Having spent too many hours sitting at home this winter rather than out hiking the trails, I knew that I was badly out of shape and would certainly be in a world-of-pain once I finally got my self and my stuff to the trail head.
Having gone more than 6 months since my last backpacking trip, I decided to indulge myself with almost every not-really-needed, much-less-a-necessity piece of gear, going into my backpack. Additionally, since this was to be my first self-supported multi-day solo trip, I also had to lug much more fuel and food than usual. To see how foolhardy I was, I actually stepped on a scale to find out: how fat I had become (don
t ask); how heavy --+50#-- my pack weighed .
The short version of the trip was that I thought I was going to die before I crashed only half way out to my proposed hang site....and simply did a stealth hang when I decided I could go no further. The next morning I actually made it to my first night's destination. The following morning, I started taking much of the excess gear back to my car so that I was only carting 35# not the killer 50#. The rest of the time, I did day hikes with a 25# pack trying to get back into shape.
But I digress. Just before I went for my first A.T. hike of the year, I got a brand spanking new Warbonnet Superfly Camo. The weather here in Maryland has been rainy, stormy (yep, we had tornadoes here in Maryland too), and vacillating from warm to cold; so I knew that this trip would be a good test of the Superfly.
The Superfly came with it's own stuff sack so getting it into my pack was easy. Having read of other peoples experience with getting one of the new Warbonnet's flys... .I spent some time at home: putting bungee cords on the tie outs, along the stake points; and added some figure 9s with reflective kelty cords where I thought they would be needed.
When I arrived for my first (unplanned) hang, the weather was threatening, my tongue was hanging out, and all I could think of was: "Poor Me!" (Please cue the violins here, LOL
I got my headlight on, threw up the Superfly, pulled my hammock out of its snake skins, and put my dead butte into the hammock for a good night's rest. Mother nature decided that this first night, like every night and most of the days which followed, would bring high winds from variable directions, thunderous downpours to continuous drizzles. Temps ranged from the low 70s to the 40s, winds ranged from 0 to approx. 25 mph, and the humidity/dampness was constant at nearly 100%.

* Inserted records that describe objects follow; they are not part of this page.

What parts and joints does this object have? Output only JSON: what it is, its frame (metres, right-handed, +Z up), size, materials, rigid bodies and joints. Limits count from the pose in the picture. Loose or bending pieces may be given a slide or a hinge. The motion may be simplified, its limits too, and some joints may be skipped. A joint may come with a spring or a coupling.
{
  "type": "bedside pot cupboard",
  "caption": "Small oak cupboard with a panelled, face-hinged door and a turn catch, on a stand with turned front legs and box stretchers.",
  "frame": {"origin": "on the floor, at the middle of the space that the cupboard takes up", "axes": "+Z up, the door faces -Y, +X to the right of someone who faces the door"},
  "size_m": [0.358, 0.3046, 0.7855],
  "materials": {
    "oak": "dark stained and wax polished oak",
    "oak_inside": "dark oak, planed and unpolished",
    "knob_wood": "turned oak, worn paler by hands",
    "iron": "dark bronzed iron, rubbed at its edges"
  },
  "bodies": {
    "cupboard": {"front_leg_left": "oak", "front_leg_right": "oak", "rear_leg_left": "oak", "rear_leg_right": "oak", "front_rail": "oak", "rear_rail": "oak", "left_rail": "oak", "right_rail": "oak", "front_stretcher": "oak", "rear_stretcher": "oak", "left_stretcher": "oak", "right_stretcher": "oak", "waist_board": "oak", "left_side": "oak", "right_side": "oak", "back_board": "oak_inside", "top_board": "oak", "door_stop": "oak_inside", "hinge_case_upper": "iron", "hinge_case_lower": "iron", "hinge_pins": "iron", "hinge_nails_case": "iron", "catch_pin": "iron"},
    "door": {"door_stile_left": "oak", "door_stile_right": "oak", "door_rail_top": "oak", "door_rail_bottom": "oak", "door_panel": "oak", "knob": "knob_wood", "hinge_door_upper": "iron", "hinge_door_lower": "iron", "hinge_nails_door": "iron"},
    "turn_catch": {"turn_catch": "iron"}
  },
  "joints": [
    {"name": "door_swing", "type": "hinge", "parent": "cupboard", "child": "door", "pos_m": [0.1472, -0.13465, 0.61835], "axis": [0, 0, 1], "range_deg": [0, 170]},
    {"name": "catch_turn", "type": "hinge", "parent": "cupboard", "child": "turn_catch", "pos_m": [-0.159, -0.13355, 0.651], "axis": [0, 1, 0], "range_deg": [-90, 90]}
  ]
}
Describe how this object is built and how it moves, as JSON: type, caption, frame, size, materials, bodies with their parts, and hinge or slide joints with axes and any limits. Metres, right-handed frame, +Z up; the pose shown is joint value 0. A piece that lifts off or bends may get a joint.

What I learned. When the wind and rains were mild, using my trekking poles on one side of the Superfly, and using the pull outs on the other side of the fly, gave me a really nice view and made the enclosure seem more like a screened in porch. For the rest of the time, pulling the sides down tent-like worked really well. Having watched one of Shug's videos, I tried his trick of partially closing one end of the fly's doors (the side facing into the wind) ...while staggering the two doors on the other end (away from the wind) so that the door on one side of the fly was 2'-3' inside of the other. By leaving some of both ends of the fly open, air circulation was great; but rain penetration was pretty minor. The staggered door configuration worked really well for me to be able to get in and out of the fly/hammock; but still keep most of the weather outside.
Unlike most of the Virginia A.T. I have been backpacking on previously, this Maryland part of the A.T. had a forest floor with very deep duff (decomposing leaves) with only a few protruding large rocks. Checking out my MSR ground hog tent stakes after the first night showed that all most all of them had pulled nearly out....even though most of them had been buffeted from the fly by bungee cord. Adding 8-12# rocks to the top of the stakes kept them completely in place for the rest of the trip.
I was very impressed with how well the Superfly was made and really appreciated how well it worked. My only regrets are that the camo coloring of my fly is really much darker than the surrounding forest (in summer or in winter); and I wish that I had bought a bishop bag to go along with the Superfly....'cause that sucker really flags around (and those numerous figure 9s can cause some serious damage) when the wind is really blowing.
All in all, I highly recommend the Superfly!